----- DATA FOR PROCESSING
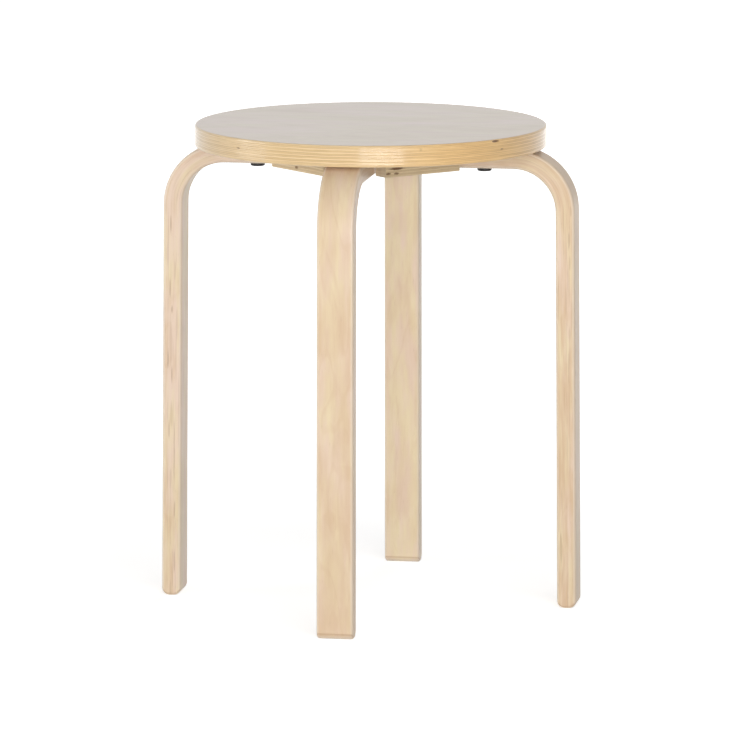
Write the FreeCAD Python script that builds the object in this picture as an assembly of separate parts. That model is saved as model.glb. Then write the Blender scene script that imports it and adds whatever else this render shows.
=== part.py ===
import FreeCAD, Part
import math
import os

# Stacking stool: a round plywood seat carried by four bent laminated legs.
# Sizes are in millimetres. +Z is up, the origin is on the floor under the middle of the seat,
# and the legs stand on the X and Y axes, with the front leg at -Y.

# Seat panel
seat_height = 450.0
seat_diameter = 327.0
seat_thickness = 20.0
seat_top_round = 2.0
seat_bottom_round = 1.5

# Bent leg: a level arm under the seat, one bend and a long shin down to the floor
leg_width = 34.0
leg_thickness = 18.0
leg_reach = 197.0  # from the stool's axis to the outer face, at the floor
leg_splay = 0.5  # degrees that the shin leans outwards
bend_inner_radius = 40.0
arm_end_distance = 27.0  # from the stool's axis to the inner end of the arm
arm_end_round = 3.0
foot_flat = 4.0  # width of the strip that the leg stands on, between its two rounded corners
leg_edge_round = 2.5

# Corner battens: plywood strips set square across the corners between the arms
batten_length = 84.0
batten_width = 16.0
batten_height = 19.0
batten_edge_round = 0.8
batten_arm_gap = 0.5  # at the two corners that lie nearest to the arms

# Leg bolts: M6, black, with a wide low head and a hexagon socket
outer_bolt_distance = 107.0  # from the stool's axis
inner_bolt_distance = 50.0
bolt_diameter = 6.0
bolt_hole_gap = 0.4
bolt_head_diameter = 13.5
bolt_head_height = 4.0
bolt_head_round = 1.4
bolt_tip_chamfer = 0.8
socket_across_flats = 4.0
socket_depth = 2.4

# Threaded inserts pressed up into the seat
insert_length = 13.0
insert_diameter = 9.0
insert_flange_diameter = 11.5
insert_flange_height = 1.0
insert_nose_chamfer = 1.0
insert_hole_spare_depth = 1.0
bolt_end_gap = 1.0

# Batten screws: countersunk wood screws
screw_spacing = 52.0
screw_diameter = 3.5
screw_head_diameter = 7.0
screw_head_rim = 0.4
screw_bite = 12.0  # depth that a screw goes into the seat
screw_tip_length = 5.0
screw_tip_diameter = 0.8
cross_slot_length = 4.2
cross_slot_width = 0.9
cross_slot_depth = 1.3

# Fit between a fastener and the hole that holds it
fastener_gap = 0.05

# Below this height or width, an edge counts as flat
flat_tolerance = 1e-6

# Heights and distances that follow from the sizes above
seat_underside = seat_height - seat_thickness
arm_underside = seat_underside - leg_thickness
batten_underside = seat_underside - batten_height
bend_outer_radius = bend_inner_radius + leg_thickness
foot_round = (leg_thickness - foot_flat) / 2
batten_inner_face = batten_length / 2 + (leg_width / 2 + batten_arm_gap) * math.sqrt(2)
bolt_engagement = insert_length - bolt_end_gap

# The sides in turn, a quarter turn apart from +X towards +Y, and the corner after each of them
sides = ("right", "back", "left", "front")
corners = ("back_right", "back_left", "front_left", "front_right")
up = FreeCAD.Vector(0, 0, 1)
centre = FreeCAD.Vector(0, 0, 0)


def point(x, z):
    return FreeCAD.Vector(x, 0, z)


def rounded_outline(outline):
    """A closed face in the XZ plane. Each point is (x, z, radius), and its round is tangent to both lines."""
    count = len(outline)
    starts = []
    ends = []
    middles = []
    for i, (x, z, radius) in enumerate(outline):
        here = point(x, z)
        before = point(*outline[i - 1][:2]) - here
        after = point(*outline[(i + 1) % count][:2]) - here
        half = before.getAngle(after) / 2
        before.normalize()
        after.normalize()
        setback = radius / math.tan(half)
        inward = before + after
        inward.normalize()
        starts.append(here + before * setback)
        ends.append(here + after * setback)
        middles.append(here + inward * (radius / math.sin(half) - radius))
    edges = []
    for i in range(count):
        if outline[i][2] > 0:
            edges.append(Part.Arc(starts[i], middles[i], ends[i]).toShape())
        edges.append(Part.LineSegment(ends[i], starts[(i + 1) % count]).toShape())
    return Part.Face(Part.Wire(edges))


def turned(outline):
    """A solid turned about the Z axis from an outline that touches it."""
    return rounded_outline(outline).revolve(centre, up, 360)


def side_edges(solid):
    """The edges that lie in a plane square to Y, which are the long edges of an extruded outline."""
    return [edge for edge in solid.Edges if edge.BoundBox.YLength < flat_tolerance]


def at_side(shape, i):
    """A copy of a shape that is made on the right side, turned to side i."""
    copy = shape.copy()
    copy.rotate(centre, up, 360 * i / len(sides))
    return copy


def at_corner(shape, i):
    """A copy of a shape that is made on the right side, turned to the corner after side i."""
    return at_side(shape, i + 0.5)


def moved(shape, x, y, z):
    """A copy of a shape, moved."""
    copy = shape.copy()
    copy.translate(FreeCAD.Vector(x, y, z))
    return copy


def insert_blank(gap=0.0, spare_depth=0.0):
    """The outside of a threaded insert, standing up from z = 0. With a gap it is the hole that holds one."""
    flange = insert_flange_diameter / 2 + gap
    body = insert_diameter / 2 + gap
    top = insert_length + spare_depth
    return turned([
        (0, 0, 0),
        (flange, 0, 0),
        (flange, insert_flange_height + gap, 0),
        (body, insert_flange_height + gap, 0),
        (body, top - insert_nose_chamfer, 0),
        (body - insert_nose_chamfer, top, 0),
        (0, top, 0),
    ])


def threaded_insert():
    bore = Part.makeCylinder(bolt_diameter / 2 + fastener_gap, insert_length)
    return insert_blank().cut(bore)


def leg_bolt():
    """A bolt that stands up from its head, whose bearing face is at z = 0."""
    head = bolt_head_diameter / 2
    shank = bolt_diameter / 2
    tip = leg_thickness + bolt_engagement
    bolt = turned([
        (0, -bolt_head_height, 0),
        (head, -bolt_head_height, bolt_head_round),
        (head, 0, 0),
        (shank, 0, 0),
        (shank, tip - bolt_tip_chamfer, 0),
        (shank - bolt_tip_chamfer, tip, 0),
        (0, tip, 0),
    ])
    across_corners = socket_across_flats / math.cos(math.radians(30))
    hexagon = [
        FreeCAD.Vector(
            across_corners / 2 * math.cos(math.radians(60 * i)),
            across_corners / 2 * math.sin(math.radians(60 * i)),
            -bolt_head_height,
        )
        for i in range(7)
    ]
    socket = Part.Face(Part.makePolygon(hexagon)).extrude(up * socket_depth)
    return bolt.cut(socket)


def screw_blank(gap=0.0):
    """The outside of a countersunk screw, head down at z = 0. With a gap it is the hole that holds one."""
    head = screw_head_diameter / 2 + gap
    shank = screw_diameter / 2 + gap
    tip = batten_height + screw_bite
    return turned([
        (0, 0, 0),
        (head, 0, 0),
        (head, screw_head_rim, 0),
        (shank, screw_head_rim + head - shank, 0),
        (shank, tip - screw_tip_length, 0),
        (screw_tip_diameter / 2 + gap, tip + gap, 0),
        (0, tip + gap, 0),
    ])


def batten_screw():
    screw = screw_blank()
    for length, width in ((cross_slot_length, cross_slot_width), (cross_slot_width, cross_slot_length)):
        slot = Part.makeBox(length, width, cross_slot_depth, FreeCAD.Vector(-length / 2, -width / 2, 0))
        screw = screw.cut(slot)
    return screw


def bolt_places():
    """Where the bolts of the right leg stand, as distances along +X."""
    return (inner_bolt_distance, outer_bolt_distance)


def screw_places():
    """Where the screws of the batten on the +X side stand, before it is turned to its corner."""
    middle = batten_inner_face + batten_width / 2
    return ((middle, -screw_spacing / 2), (middle, screw_spacing / 2))


def seat_panel():
    radius = seat_diameter / 2
    seat = turned([
        (0, seat_underside, 0),
        (radius, seat_underside, seat_bottom_round),
        (radius, seat_height, seat_top_round),
        (0, seat_height, 0),
    ])
    pocket = insert_blank(fastener_gap, insert_hole_spare_depth)
    pilot = screw_blank(fastener_gap)
    holes = []
    for i in range(len(sides)):
        holes += [at_side(moved(pocket, x, 0, seat_underside), i) for x in bolt_places()]
        holes += [at_corner(moved(pilot, x, y, batten_underside), i) for x, y in screw_places()]
    return seat.cut(holes)


def bent_leg():
    """The right leg. Its outline is a thick L in the XZ plane, bent round and carried across its width."""
    lean = math.tan(math.radians(leg_splay))
    thickness_level = leg_thickness / math.cos(math.radians(leg_splay))
    outer_corner = leg_reach - seat_underside * lean
    inner_foot = leg_reach - thickness_level
    inner_corner = inner_foot - arm_underside * lean
    outline = rounded_outline([
        (arm_end_distance, seat_underside, arm_end_round),
        (outer_corner, seat_underside, bend_outer_radius),
        (leg_reach, 0, foot_round),
        (inner_foot, 0, foot_round),
        (inner_corner, arm_underside, bend_inner_radius),
        (arm_end_distance, arm_underside, arm_end_round),
    ])
    leg = moved(outline, 0, -leg_width / 2, 0).extrude(FreeCAD.Vector(0, leg_width, 0))
    leg = leg.makeFillet(leg_edge_round, side_edges(leg))
    hole = Part.makeCylinder(bolt_diameter / 2 + bolt_hole_gap, leg_thickness)
    return leg.cut([moved(hole, x, 0, arm_underside) for x in bolt_places()])


def batten():
    """A batten lying across the +X direction, before it is turned to its corner between two arms."""
    low_corner = FreeCAD.Vector(batten_inner_face, -batten_length / 2, batten_underside)
    strip = Part.makeBox(batten_width, batten_length, batten_height, low_corner)
    lower_edges = [edge for edge in strip.Edges if edge.BoundBox.ZMax < seat_underside - flat_tolerance]
    strip = strip.makeFillet(batten_edge_round, lower_edges)
    hole = screw_blank(fastener_gap)
    return strip.cut([moved(hole, x, y, batten_underside) for x, y in screw_places()])


def save(name, solids):
    Part.makeCompound(solids).exportStep(f"parts/{name}.step")


def main():
    os.makedirs("parts", exist_ok=True)
    save("seat_panel", [seat_panel()])
    bolts = [moved(leg_bolt(), x, 0, arm_underside) for x in bolt_places()]
    inserts = [moved(threaded_insert(), x, 0, seat_underside) for x in bolt_places()]
    screws = [moved(batten_screw(), x, y, batten_underside) for x, y in screw_places()]
    for i, side in enumerate(sides):
        save(f"leg_{side}", [at_side(bent_leg(), i)])
        save(f"leg_bolts_{side}", [at_side(bolt, i) for bolt in bolts])
        save(f"seat_inserts_{side}", [at_side(insert, i) for insert in inserts])
    for i, corner in enumerate(corners):
        save(f"batten_{corner}", [at_corner(batten(), i)])
        save(f"batten_screws_{corner}", [at_corner(screw, i) for screw in screws])


main()
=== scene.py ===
import math
import bmesh
import bpy
import numpy as np
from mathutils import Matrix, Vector


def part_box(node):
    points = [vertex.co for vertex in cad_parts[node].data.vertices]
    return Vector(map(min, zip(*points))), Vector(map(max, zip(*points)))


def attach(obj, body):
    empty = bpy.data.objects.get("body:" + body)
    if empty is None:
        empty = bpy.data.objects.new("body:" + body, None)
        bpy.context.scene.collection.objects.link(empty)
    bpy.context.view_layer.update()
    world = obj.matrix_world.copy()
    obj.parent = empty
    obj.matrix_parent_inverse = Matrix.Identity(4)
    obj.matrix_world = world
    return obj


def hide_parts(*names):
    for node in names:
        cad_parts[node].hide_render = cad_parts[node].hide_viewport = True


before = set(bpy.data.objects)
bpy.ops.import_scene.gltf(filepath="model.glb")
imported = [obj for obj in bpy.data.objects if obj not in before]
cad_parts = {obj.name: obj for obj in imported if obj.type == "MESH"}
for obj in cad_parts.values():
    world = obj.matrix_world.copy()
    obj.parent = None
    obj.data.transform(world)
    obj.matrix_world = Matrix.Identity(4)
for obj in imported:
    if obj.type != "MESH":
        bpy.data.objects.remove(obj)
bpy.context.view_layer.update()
seatLow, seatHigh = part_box("seat_panel")
legLow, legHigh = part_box("leg_right")
battenLow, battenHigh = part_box("batten_front_right")

mm = 0.001
mergeDistance = 0.001 * mm
sides = ["right", "back", "left", "front"]
corners = ["back_right", "back_left", "front_left", "front_right"]
print("frame loaded:", len(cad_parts), "nodes")


# Small helpers for shader nodes

def newMaterial(name):
    material = bpy.data.materials.new(name)
    material.use_nodes = True
    material.node_tree.nodes.clear()
    return material, material.node_tree


def add(tree, kind, inputs=None, **settings):
    made = tree.nodes.new("ShaderNode" + kind)
    for key, value in settings.items():
        setattr(made, key, value)
    for key, value in (inputs or {}).items():
        if isinstance(value, bpy.types.NodeSocket):
            tree.links.new(value, made.inputs[key])
        else:
            made.inputs[key].default_value = value
    return made


def calc(tree, operation, a, b=0.0):
    return add(tree, "Math", {0: a, 1: b}, operation=operation).outputs[0]


def times(tree, a, b):
    return calc(tree, "MULTIPLY", a, b)


def total(tree, first, *others):
    for other in others:
        first = calc(tree, "ADD", first, other)
    return first


def swing(tree, pattern, size):
    # a pattern from 0 to 1, made to swing about zero
    return times(tree, calc(tree, "SUBTRACT", pattern, 0.5), size)


def ramp(tree, value, low, high, toLow=0.0, toHigh=1.0):
    # a soft step: toLow at low, toHigh at high, and flat past both; low may be the larger one
    inputs = {"Value": value, "From Min": low, "From Max": high, "To Min": toLow, "To Max": toHigh}
    return add(tree, "MapRange", inputs, interpolation_type="SMOOTHSTEP").outputs[0]


def mixColour(tree, factor, a, b, mode="MIX"):
    rgba = [value if isinstance(value, bpy.types.NodeSocket) else (*value, 1.0) for value in (a, b)]
    made = add(tree, "Mix", {0: factor, 6: rgba[0], 7: rgba[1]}, data_type="RGBA", blend_type=mode)
    return made.outputs[2]


def noise(tree, place, scale=1.0, detail=2.0, roughness=0.5, distortion=0.0):
    inputs = {"Vector": place, "Scale": scale, "Detail": detail}
    inputs.update({"Roughness": roughness, "Distortion": distortion})
    return add(tree, "TexNoise", inputs).outputs["Fac"]


def grainNoise(tree, place, scale, shift=(0.0, 0.0, 0.0), **settings):
    # noise drawn out along the grain; scale is its repeats in a metre along each axis
    stretched = add(tree, "Mapping", {"Vector": place, "Location": shift, "Scale": scale}).outputs[0]
    return noise(tree, stretched, **settings)


def parts(tree, place):
    # the X, Y and Z of a place, each by itself
    return add(tree, "SeparateXYZ", {0: place}).outputs


markEdge = (1.25, 0.55)  # where a mark has faded out and where it is whole, as shares of its half size


def woodMarks(tree, place, marks, ragged):
    # the strongest of several soft ellipsoids in the wood, each with its middle and half size in mm
    strongest = 0.0
    for middle, halfSize, strength in marks:
        centre = [v * mm for v in middle]
        half = [v * mm for v in halfSize]
        away = add(tree, "VectorMath", {0: place, 1: centre}, operation="SUBTRACT").outputs[0]
        away = add(tree, "VectorMath", {0: away, 1: half}, operation="DIVIDE").outputs[0]
        reach = add(tree, "VectorMath", {0: away}, operation="LENGTH").outputs["Value"]
        spot = ramp(tree, total(tree, reach, ragged), *markEdge, 0.0, strength)
        strongest = calc(tree, "MAXIMUM", strongest, spot)
    return strongest


def finishMaterial(tree, colour, roughness, height, bumpDepth, sockets=None):
    bump = add(tree, "Bump", {"Height": height, "Distance": bumpDepth, "Strength": 1.0})
    inputs = {"Base Color": colour, "Roughness": roughness, "Normal": bump.outputs[0], **(sockets or {})}
    surface = add(tree, "BsdfPrincipled", inputs)
    output = add(tree, "OutputMaterial")
    tree.links.new(surface.outputs[0], output.inputs[0])


# Meshes from arrays

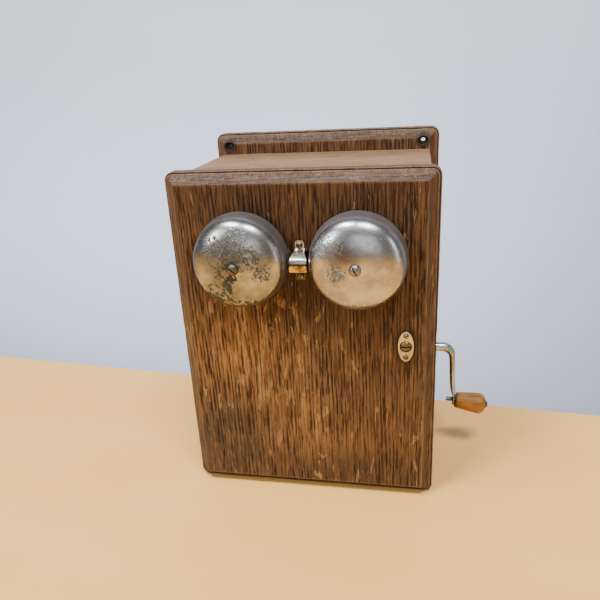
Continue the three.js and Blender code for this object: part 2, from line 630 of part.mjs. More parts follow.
// The rod out of the case, its elbow, and the flattened arm down to the spindle's foot.
function crankArm() {
  const elbowStart = ARM_X - 7.5;
  const rod = bar('x', CRANK_ROD_RADIUS, [66 + GAP, elbowStart], [0, 0, 0], 16);
  const section = new THREE.Shape();
  section.absarc(0, 0, CRANK_ROD_RADIUS - 0.02, 0, 2 * Math.PI);
  const bend = new THREE.QuadraticBezierCurve3(
    new THREE.Vector3(elbowStart - 1, 0, 0), new THREE.Vector3(ARM_X - 0.8, 0, 0),
    new THREE.Vector3(ARM_X - 0.4, 0, -10));
  const elbow = new THREE.ExtrudeGeometry(section, { steps: 8, extrudePath: bend, curveSegments: 8 });
  const foot = GRIP_X;
  const edgeOn = outline([
    [ARM_X - 2.6, -6], [ARM_X - 0.7, -GRIP_DROP + 11.5], [foot - 1.3, -GRIP_DROP + 5.5],
    [foot - 1.3, -GRIP_DROP - 7], [foot + 1.2, -GRIP_DROP - 7], [foot + 1.2, -GRIP_DROP + 7],
    [ARM_X + 3.5, -GRIP_DROP + 13], [ARM_X + 2.6, -6],
  ]);
  const strap = extrudeForward(edgeOn, 20).translate(0, 10, 0);
  const side = new THREE.Shape();
  side.moveTo(4.4, -4);
  side.lineTo(-4.4, -4);
  side.lineTo(-4.4, -GRIP_DROP + 10);
  side.absarc(0, -GRIP_DROP, 5.6, Math.PI, 2 * Math.PI);
  side.lineTo(4.4, -GRIP_DROP + 10);
  const blade = common(strap, extrudeAcross(side, 60, 8).translate(ARM_X, 0, 0));
  const spindleHole = bar('x', SPINDLE_RADIUS + 0.5, [foot - 5, foot + 5], [0, 0, -GRIP_DROP], 14);
  return cut(join(rod, elbow, blade), spindleHole);
}

// The spindle is riveted through the arm's foot, and its head holds the grip on.
function gripSpindle() {
  return turned('x', [
    [0, -7.2], [STUB_RADIUS, -7.2], [STUB_RADIUS, -1.9], [SPINDLE_RADIUS, -1.9],
    [SPINDLE_RADIUS, 31.2], [3, 31.2], [2.4, 32.2], [0, 32.6],
  ], 14);
}

function crankGrip() {
  const bore = SPINDLE_RADIUS + GAP;
  return turned('x', [
    [bore, 1.9], [7.3, 1.9], [7.7, 2.6], [8.6, 11], [9.6, 19], [10, 24], [9.3, 26.6], [7, 29],
    [3.6, 30.6], [bore, 30.9],
  ], 24);
}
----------
→ SET EXERCISE: Nothing outside the span should appear: copy exactly from the line with "insert in inserts])" through the line with "bpy.data.objects.remove(obj)".

→ THE COMPLETED TASK:
        save(f"seat_inserts_{side}", [at_side(insert, i) for insert in inserts])
    for i, corner in enumerate(corners):
        save(f"batten_{corner}", [at_corner(batten(), i)])
        save(f"batten_screws_{corner}", [at_corner(screw, i) for screw in screws])


main()
=== scene.py ===
import math
import bmesh
import bpy
import numpy as np
from mathutils import Matrix, Vector


def part_box(node):
    points = [vertex.co for vertex in cad_parts[node].data.vertices]
    return Vector(map(min, zip(*points))), Vector(map(max, zip(*points)))


def attach(obj, body):
    empty = bpy.data.objects.get("body:" + body)
    if empty is None:
        empty = bpy.data.objects.new("body:" + body, None)
        bpy.context.scene.collection.objects.link(empty)
    bpy.context.view_layer.update()
    world = obj.matrix_world.copy()
    obj.parent = empty
    obj.matrix_parent_inverse = Matrix.Identity(4)
    obj.matrix_world = world
    return obj


def hide_parts(*names):
    for node in names:
        cad_parts[node].hide_render = cad_parts[node].hide_viewport = True


before = set(bpy.data.objects)
bpy.ops.import_scene.gltf(filepath="model.glb")
imported = [obj for obj in bpy.data.objects if obj not in before]
cad_parts = {obj.name: obj for obj in imported if obj.type == "MESH"}
for obj in cad_parts.values():
    world = obj.matrix_world.copy()
    obj.parent = None
    obj.data.transform(world)
    obj.matrix_world = Matrix.Identity(4)
for obj in imported:
    if obj.type != "MESH":
        bpy.data.objects.remove(obj)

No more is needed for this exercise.